At a workshop in 2023, a group of children were asked to draw how they imagine Japan’s climate would be in 50 years.
| COURTESY OF KELVIN TANG
Kelvin Tang, a postdoctoral climate education researcher at the University of Tokyo, says that’s a “super dilemmatic” issue.
“As a climate change education researcher, I really want to advocate to these creators that their … works are super influential in shaping how people feel, think and act toward one topic (like) climate change,” he says.
While understanding that many creators don’t want to be seen as preachy, Tang says he wants to advocate to everyone involved in films and other art forms to “participate in mainstreaming these issues.”
Having seen the trailer for the “Future Kid Takara” series, he sees it as “super relevant” for learners who are not yet aware of the climate crisis.
“It’s a very good first step for climate change education, especially for students,” he says.
Tang himself has explored art-based learning in relation to climate change. At one workshop he organized in Kashiwa, Chiba Prefecture, in 2023, he gathered a group of about 10 children from ages 7 to 11 from the community, introducing to them the idea of climate change with simple, easy-to-understand cartoons, pictures and videos.
Next, he conducted a simple quiz on possible actions that can be taken, asking them to choose between a picture depicting drying clothes with a dryer and one showing clothes hung outdoors.

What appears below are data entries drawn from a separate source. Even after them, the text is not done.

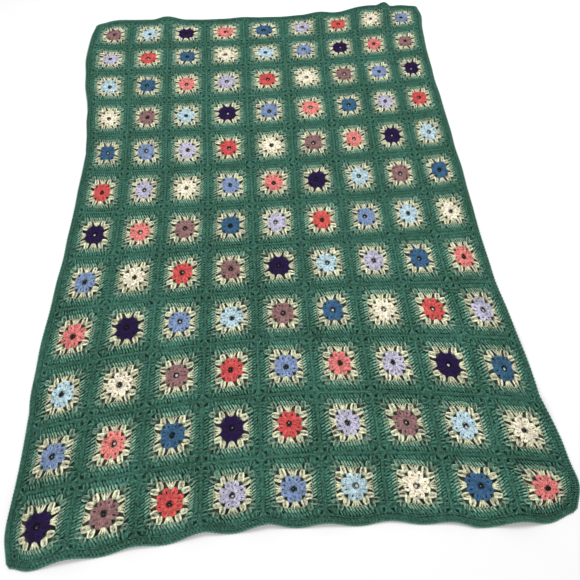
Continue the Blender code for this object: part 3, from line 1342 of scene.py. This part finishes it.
@dataclass
class FlowerRound:
    """The flower: a ring round the centre hole, inner posts and eight puffed petals, in mm."""

    ring_out: float = 8.9
    ring_high: float = 4.5
    ring_thick: float = 2.0
    ring_points: int = 16
    inner_posts: int = 16
    petals: int = 8
    # A ring of painted shade inside the centre hole, and a band under the inner posts lit lighter than
    # the yarn with painted light.
    webs: tuple[RingWeb, ...] = (RingWeb(4.6, 7.6, -1.6), RingWeb(7.6, 18.0, 1.2))
    web_high: float = 4.4
    axis_gusset: tuple[PostRow, ...] = (
        PostRow(13.0, 4.0, 0.0),
        PostRow(17.0, 4.5, 1.8),
        PostRow(20.4, 4.0, 1.9),
        PostRow(23.6, 3.0, 0.0),
    )
    corner_gusset: tuple[PostRow, ...] = (
        PostRow(11.0, 4.0, 0.0),
        PostRow(14.0, 4.4, 1.6),
        PostRow(16.8, 4.0, 1.5),
        PostRow(19.6, 3.0, 0.0),
    )
    posts: tuple[PostRow, ...] = (
        PostRow(7.6, 3.8, 0.0),
        PostRow(10.0, 4.8, 2.7),
        PostRow(13.6, 5.0, 2.8),
        PostRow(18.0, 4.5, 0.0),
    )
    petal: tuple[PuffRow, ...] = (
        PuffRow(10.5, 1.8, 0.6, 3.4, 3.6, 0.0),
        PuffRow(14.6, 4.2, 1.5, 4.9, 5.2, 1.9),
        PuffRow(19.6, 6.0, 3.0, 4.9, 3.6, 2.0),
        PuffRow(23.0, 5.3, 1.9, 4.6, 4.6, 2.0),
        PuffRow(26.2, 3.4, 1.2, 4.1, 4.4, 2.0),
        PuffRow(29.8, 0.8, 0.3, 2.6, 2.8, 0.0),
    )

    def work(self, squares: Squares, finishes: dict[Yarn, bpy.types.Material]) -> list[bpy.types.Object]:
        """Makes all flowers, one piece for each yarn.

        Args:
            squares: the grid they sit in.
            finishes: the yarns' materials.

        Returns:
            The pieces.
        """
        ring = ring_line(self.ring_out, self.ring_high, self.ring_points)
        ring_radii = np.full(self.ring_points, self.ring_thick * MM)
        petals = turned(tilted(puff_strands(self.petal), np.pi / self.petals), self.petals)
        letters = np.array([letter for row in FLOWERS for letter in row])
        pieces = []
        for letter in sorted(set(letters)):
            which, yarn = np.flatnonzero(letters == letter), Yarn(letter)
            slot = YARNS[yarn].slot
            mesh = YarnMesh(f"flowers_{slot.removesuffix('_yarn')}")
            for inner, outer, mood in self.webs:
                lines = (ring_line(out, self.web_high, self.ring_points) for out in (inner, outer))
                mesh.add_band(*(squares.put(line, which) for line in lines), mood, True)
            squares.work(mesh, ring, ring_radii, twine=Twine.LOOP, which=which)
            for rows, count, start, shade in (
                (self.posts, self.inner_posts, 0.0, 0.0),
                (self.axis_gusset, QUARTERS, 0.0, GUSSET_SHADE),
                (self.corner_gusset, QUARTERS, np.pi / 4, GUSSET_SHADE),
            ):
                strands = turned(tilted(radial(rows), start), count)
                squares.work(mesh, strands, column(rows, "thick"), which=which, shade=shade)
            squares.work(mesh, petals, column(self.petal, "thick"), PUFF_SIDES, which=which)
            pieces.append(mesh.build(finishes[yarn], slot))
        return pieces


@dataclass
class ButterRound:
    """The butter round: a fan of posts on each side and two puffs at each corner, in mm."""

    fan_posts: int = 4
    fan_steps: tuple[float, float] = (2.2, 7.9)
    fan_leans: tuple[float, float] = (0.6, -0.9)
    fan_flare: float = 1.8
    fan: tuple[PostRow, ...] = (
        PostRow(22.9, 3.4, 0.0),
        PostRow(25.6, 4.2, 2.1),
        PostRow(30.6, 4.4, 2.6),
        PostRow(35.6, 3.9, 2.4),
        PostRow(40.6, 3.0, 0.0),
    )
    # Bands of painted shade: one under the fan's posts, and a near-black one under the puffs, where the
    # slits and holes show only shade.
    fan_web: WebStrip = WebStrip(24.0, 34.0, 3.6, 7.8, 2.4)
    deep_shade_web: WebStrip = WebStrip(17.0, 37.0, 17.0, 37.0, 1.4)
    puff_foot: tuple[float, float] = (17.9, 21.2)
    puff_tip: tuple[float, float] = (22.9, 39.6)
    puff_leans: tuple[float, float] = (0.4, -0.8)
    puff: tuple[PuffRow, ...] = (
        PuffRow(0.0, 1.4, 0.5, 2.8, 3.0, 0.0),
        PuffRow(2.6, 4.1, 1.4, 4.2, 4.2, 1.9),
        PuffRow(7.0, 4.8, 1.7, 4.9, 4.4, 2.0),
        PuffRow(11.4, 4.4, 2.5, 4.8, 2.7, 1.8),
        PuffRow(14.8, 3.4, 1.2, 4.0, 3.9, 1.8),
        PuffRow(17.2, 1.0, 0.3, 2.6, 2.8, 0.0),
    )
    loops: int = 5
    loop_step: float = 6.7
    loop_reach: float = 3.8
    loop_slant: float = 2.3
    loop_out: float = 38.8
    loop_high: float = 2.5
    loop_thick: float = 1.0

    def top_loops(self) -> np.ndarray:
        """Draws the loops that lie over the fan's top on one side.

        Returns:
            Their strands, (loops, points, 3).
        """
        places = (np.arange(self.loops) - (self.loops - 1) / 2) * self.loop_step + self.fan_leans[1]
        across = places[:, None] + LOOP_SHARES * self.loop_reach
        out = self.loop_out + LOOP_SHARES * self.loop_slant
        return np.stack(np.broadcast_arrays(across, out, self.loop_high), axis=-1) * MM

    def work(self, squares: Squares, finish: bpy.types.Material) -> list[bpy.types.Object]:
        """Makes the fans and the puffs of all squares.

        Args:
            squares: the grid they sit in.
            finish: the butter yarn.

        Returns:
            The two pieces.
        """
        slot = YARNS[Yarn.BUTTER].slot
        fans = YarnMesh("butter_fans")
        squares.lay_webs(fans, [self.fan_web], WEB_PAINTED_SHADE)
        squares.lay_webs(fans, [self.deep_shade_web], DEEP_PAINTED_SHADE)
        posts = post_row(self.fan, self.fan_posts, self.fan_steps, self.fan_leans, self.fan_flare)
        squares.work(fans, turned(posts, QUARTERS), column(self.fan, "thick"), squash=POST_SQUASH)
        loop_radii = LOOP_BULK * self.loop_thick * MM
        squares.work(fans, turned(self.top_loops(), QUARTERS), loop_radii)
        puffs = YarnMesh("butter_puffs")
        strands = corner_puffs(self.puff, self.puff_foot, self.puff_tip, self.puff_leans)
        squares.work(puffs, strands, column(self.puff, "thick"), PUFF_SIDES, shade=CORNERS_SHADE)
        return [fans.build(finish, slot), puffs.build(finish, slot)]


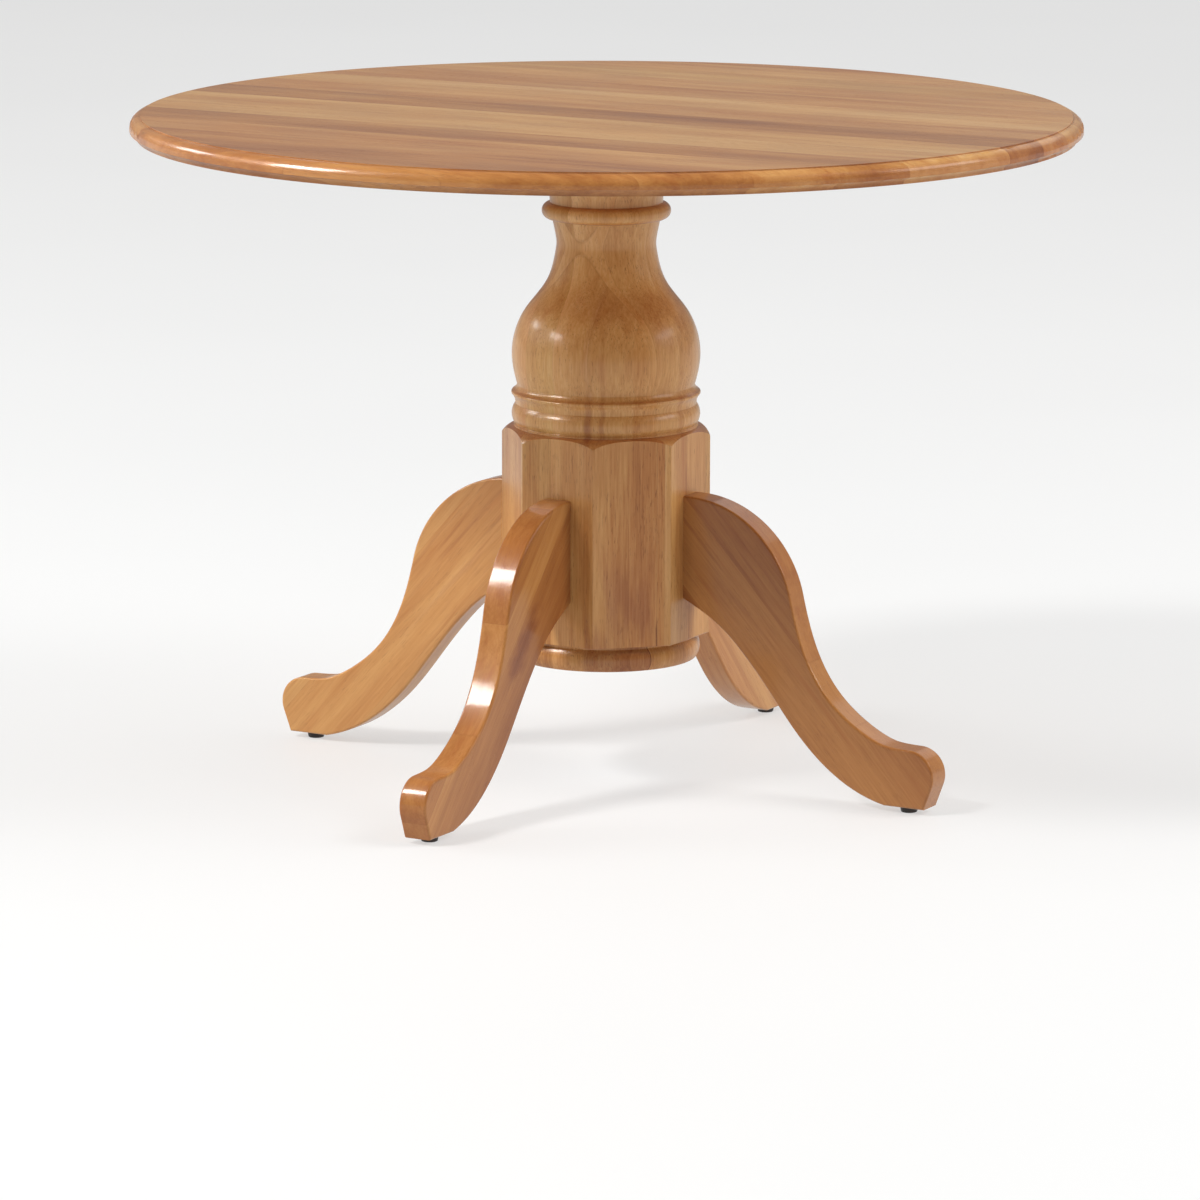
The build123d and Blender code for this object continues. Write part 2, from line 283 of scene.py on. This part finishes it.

Then, he asked the children to imagine Japan’s climate 50 years from now, and make a drawing based on their imagination.
Some students drew a burning forest or even a burning Earth, while others drew pretty flower beds or a grassy field.
“I see this as a hope, because some students, after learning about climate change, about this alarming situation, still have that hopeful future (in their minds),” he said.
At the end of the session, Tang had the students discuss what actions they can take to help with the situation. Ideas raised ranged from turning off lights to reducing meat consumption.
The key is to find how to really harvest this hope, he says, “for them to be an agent of change, to change these concerns into constructive action.”